The company saw a negative impact from a strong yen, which averaged ¥80.77 to the US dollar during the quarter, compared to ¥82.04 in the period last year. Bunker oil prices were also higher, averaging $716.78 per metric tonne compared to $625 last year.
“The main reason behind our return to profitability was the strong recovery in freight rates in the liner trade segment [container shipping] and the recovery in automobile shipments in the car carrier division compared to last year, when shipments were adversely impacted by the natural disasters in and outside Japan,” said NYK’s president Yasumi Kudo, in a statement.
NYK’s container shipping segment saw revenue up 6.3% to ¥115 billion. It posted a ¥3.3 billion loss in recurring profit, although this was a ¥5.2 billion improvement from last year. Besides improving supply and demand on the European routes, NYK further credited the improvement in container shipping to robust cargo demand in Asia, slow steaming vessels and cost cutting.
NYK said that it was aiming to return the container division to profitability over the fiscal year, including making further cost reductions as well as applying a summer surcharge. However, recent drops in the freight rates between Europe and Asia could make it difficult to keep rates at profitable levels.

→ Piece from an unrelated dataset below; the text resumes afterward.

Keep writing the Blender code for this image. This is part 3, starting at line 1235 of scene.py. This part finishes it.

Recovering car exports drive profits
Bulk shipping, which includes car carriers, registered ¥5.6 billion in recurring profit following a ¥5.4 billion loss last year. Although NYK does not provide specific revenues for car carriers, it pointed to oversupply situations for the other two segments of bulk shipping, dry bulk and tanker, which suggests a large share of the profit has been driven by NYK’s 121-vessel strong car carrier fleet. The company also pointed to slow steaming of car carrier vessels and “other measures to lower operating costs” with the improved results.
NYK suggested that the car carrier division would remain the strongest segment in bulk shipping for the rest of the year. “We forecast stable automobile shipments in the car carrier division, but on the dry bulk carrier and tanker divisions, weakened market[s will] still continue for a while due to the large supply-demand imbalance,” said Kudo.

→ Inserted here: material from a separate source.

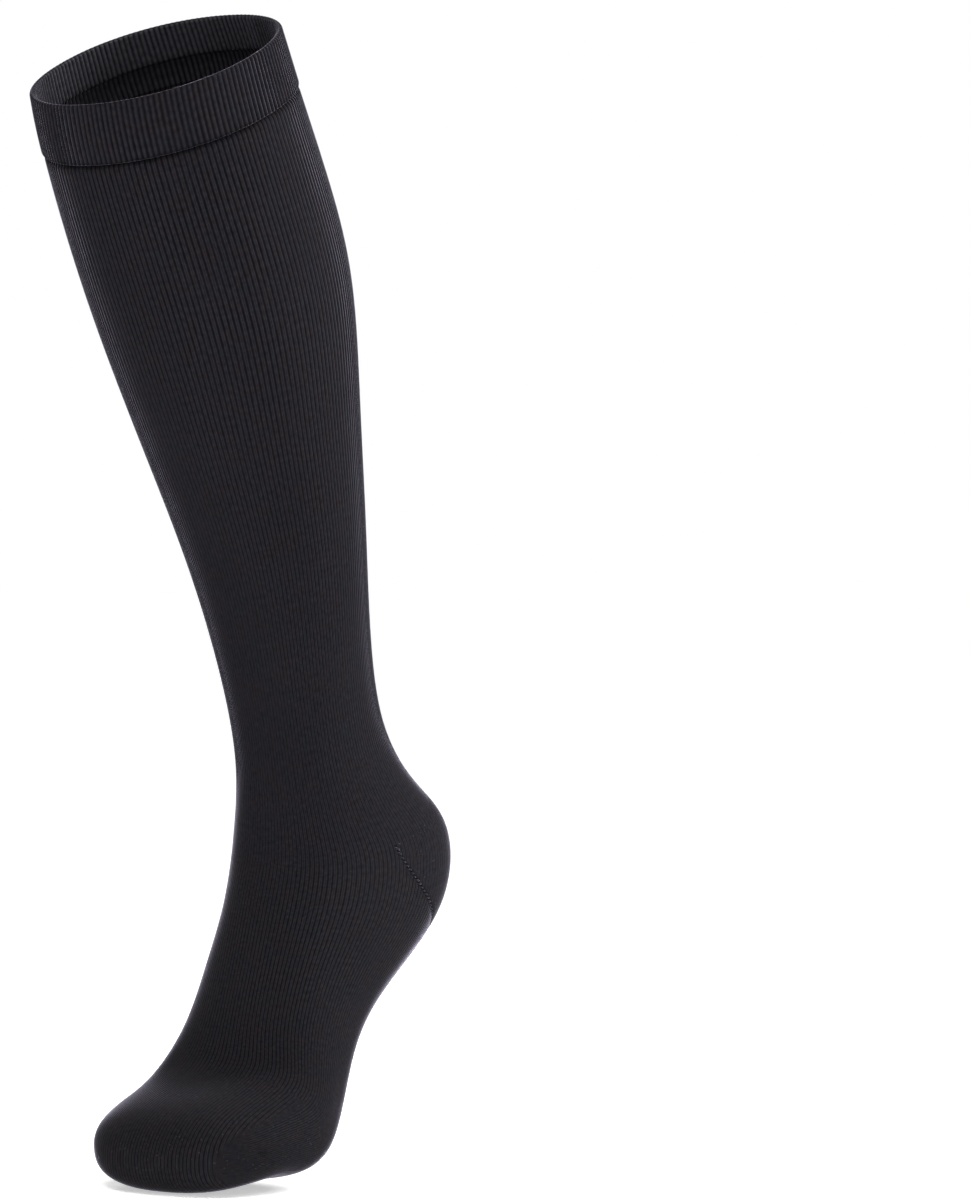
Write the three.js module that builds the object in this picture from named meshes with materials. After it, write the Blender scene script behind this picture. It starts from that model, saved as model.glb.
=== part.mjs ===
// Knee-high compression stocking, filled out in the shape of a leg on tiptoe, with nobody in it.
// Millimetres, +Z up. X runs across the leg and the toes point to -Y.
// The origin is the middle of the mouth, where the wearer's leg holds the stocking up, so the cloth hangs below it.
//
// The cloth is one tube knitted from the cuff to the toe: cuff, leg, heel pocket, foot and toe cap.
// Each is a thin wall with a plain inside, and a seam gap keeps neighbouring pieces apart.

import * as THREE from 'three';
import { mergeVertices } from 'three/addons/utils/BufferGeometryUtils.js';

// Driving dimensions: one row for each section of the filled-out tube, from the mouth to the tip of the toe.
// front and back are the section's two ends in the side view, as [forward of the ball of the foot, up from the
// level of the sole].
// The two fullness values shape the front and back halves: 2 is an ellipse, and more is squarer.
const SECTIONS = [
  { name: 'mouth',      front: [118, 459],  back: [15, 503],    halfWidth: 52.5, fullFront: 2.1, fullBack: 2.1 },
  { name: 'welt',       front: [110, 434],  back: [2, 479],     halfWidth: 53,   fullFront: 2.1, fullBack: 2.1 },
  { name: 'calf_high',  front: [93, 398],   back: [-18, 438],   halfWidth: 54,   fullFront: 2.1, fullBack: 2.2 },
  { name: 'calf',       front: [71, 356],   back: [-36, 394],   halfWidth: 52.5, fullFront: 2.1, fullBack: 2.2 },
  { name: 'calf_low',   front: [45, 308],   back: [-47, 340],   halfWidth: 45.5, fullFront: 2.1, fullBack: 2.2 },
  { name: 'shin',       front: [21, 263],   back: [-56, 289],   halfWidth: 38.5, fullFront: 2.1, fullBack: 2.2 },
  { name: 'shin_low',   front: [4, 219],    back: [-65, 242],   halfWidth: 32,   fullFront: 2.1, fullBack: 2.2 },
  { name: 'ankle_high', front: [-7, 177],   back: [-77, 199],   halfWidth: 30,   fullFront: 2.1, fullBack: 2.2 },
  { name: 'ankle',      front: [-9.5, 146], back: [-97, 171],   halfWidth: 36,   fullFront: 2.1, fullBack: 2.3 },
  { name: 'heel',       front: [-7, 131],   back: [-119, 149],  halfWidth: 40,   fullFront: 2.1, fullBack: 2.4 },
  { name: 'heel_low',   front: [-2, 115],   back: [-114, 113],  halfWidth: 40.5, fullFront: 2.1, fullBack: 2.4 },
  { name: 'instep',     front: [5, 93],     back: [-72, 80],    halfWidth: 39.5, fullFront: 2.1, fullBack: 2.4 },
  { name: 'arch',       front: [14, 66],    back: [-36, 49.5],  halfWidth: 41.5, fullFront: 2.1, fullBack: 2.5 },
  { name: 'ball',       front: [20, 50.5],  back: [1, 8.5],     halfWidth: 50.5, fullFront: 2.2, fullBack: 3.1 },
  { name: 'toes',       front: [36, 41.5],  back: [30, 1.4],    halfWidth: 51,   fullFront: 2.2, fullBack: 2.8 },
  { name: 'toe_front',  front: [57, 34],    back: [54, -1.6],   halfWidth: 43,   fullFront: 2.2, fullBack: 2.6 },
  { name: 'toe_round',  front: [70, 24],    back: [70, 2],      halfWidth: 25.5, fullFront: 2.2, fullBack: 2.3 },
  { name: 'toe_tip',    front: [75, 14],    back: [75, 14],     halfWidth: 0,    fullFront: 2.2, fullBack: 2.2 },
];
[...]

Logistics business misses targets, but automotive strong
Air cargo revenue dropped 10% in the quarter on slumping air freight rates to and from Japan, while recurring profit fell to ¥700m loss after a ¥1.9 billion gain last year. The logistics business, which includes contract logistics, warehousing, air and sea freight forwarding, saw revenue fall 6.9% to ¥87.8 billion, mainly because of lower demand for consumables in the US and Europe, although it maintained a recurring profit of ¥1.2 billion, compared to ¥900m in last year’s first quarter.

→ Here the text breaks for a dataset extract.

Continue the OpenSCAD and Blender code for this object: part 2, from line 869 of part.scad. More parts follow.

NYK acknowledged that the logistics business, much of which has been restructured globally into Yusen Logistics, failed to meet its targets for the quarter, a result that could be considered disappointing given the ambitious objectives set out earlier this summer by Kudo, who told Bloomberg that NYK would more than double Yusen’s annual revenue in the next seven years to ¥800 billion, as part of the “More than Shipping 2013” plan (read more here).
But the for the rest of this year, at least, the company expects weak air cargo to continue and it has dampened expectations for the logistics segment.
“We expect the severe environment to continue due to the slumping air forwarding handling volumes and declining seaborne forwarding profit margins,” said Kudo.
But while the short-term results from logistics might be lacklustre, there are signs to suggest that automotive is outperforming other segments across NYK’s global logistics business and at Yusen. Kudo’s comments earlier this month pointed specifically to growth in freight forwarding and logistics for automotive parts, notably for sourcing in Asia in markets such as Thailand as Japanese OEMs reduce their exposure to a strong Japanese yen.
“Demand for cars in Asia is booming,” Kudo told Bloomberg. “Intra- Asia trade is by far the biggest growth market now.”
Even in markets considerably weaker than Asia, such as the struggling European region, automotive logistics has been strong for NYK and Yusen. Michael Storey, business development director for Yusen Logistics Europe, told Automotive Logistics during a recent interview that the company has enjoyed “good growth” in automotive in Europe over the past 18 months. As well as resilient production among key customers in the UK, notably Nissan, Toyota and Bentley, Storey pointed to growing business with Volkswagen Group companies, including Audi and Skoda, in central and east Europe.
That is part of the reason why Yusen Logistics Europe, despite the growing difficulties in the region, has targeted growth of around 25-30% in automotive over the next three years, revealed Storey.
Lowered revenue and investment expected
While both inbound and outbound automotive segments are strong, NYK has lowered its overall revenue and income forecasts for the group. The revenue forecast for the fiscal year 2012 was reduced from ¥2,000 billion to ¥1,960 billion, while the forecast for recurring profit was kept stable at ¥40 billion. The forecast for net income was lowered ¥3 billion to ¥20 billion.
The NYK Group recorded a loss of ¥33.2 billion in recurring profit in the fiscal year 2011, and a net income loss of ¥78.5 billion.
Importantly, the group has also revised its investment and fleet portfolio intentions as part of the “More than Shipping 2013” plan from the initial targets set in March 2011. NYK now plans to reduce its container shipping fleet from 100 to 95 in the financial year 2013, compared to the original intention to have 110 vessels. The company will make no additional investments in its container fleet in the period to 2016 beyond its current investment plan of ¥30 billion, resulting in a fleet of 90 vessels by that year, compared to original plans for 110. The proportion of owned or long-chartered vessels will also decrease from 84 (out of 100) in 2011, to 63 (out of 90) by 2016.
In a sign of some expected stability in the car carrier market, NYK has left its fleet intentions in this segment unchanged: the fleet will grow from 121 vessels in 2011 to 130 in 2016. The group has significantly lowered its investment plan in the period for carriers, however, to ¥105 billion compared to original plans for ¥190 billion.
Planned investment in the logistics business until 2016 has decreased by ¥1 billion to ¥30 billion.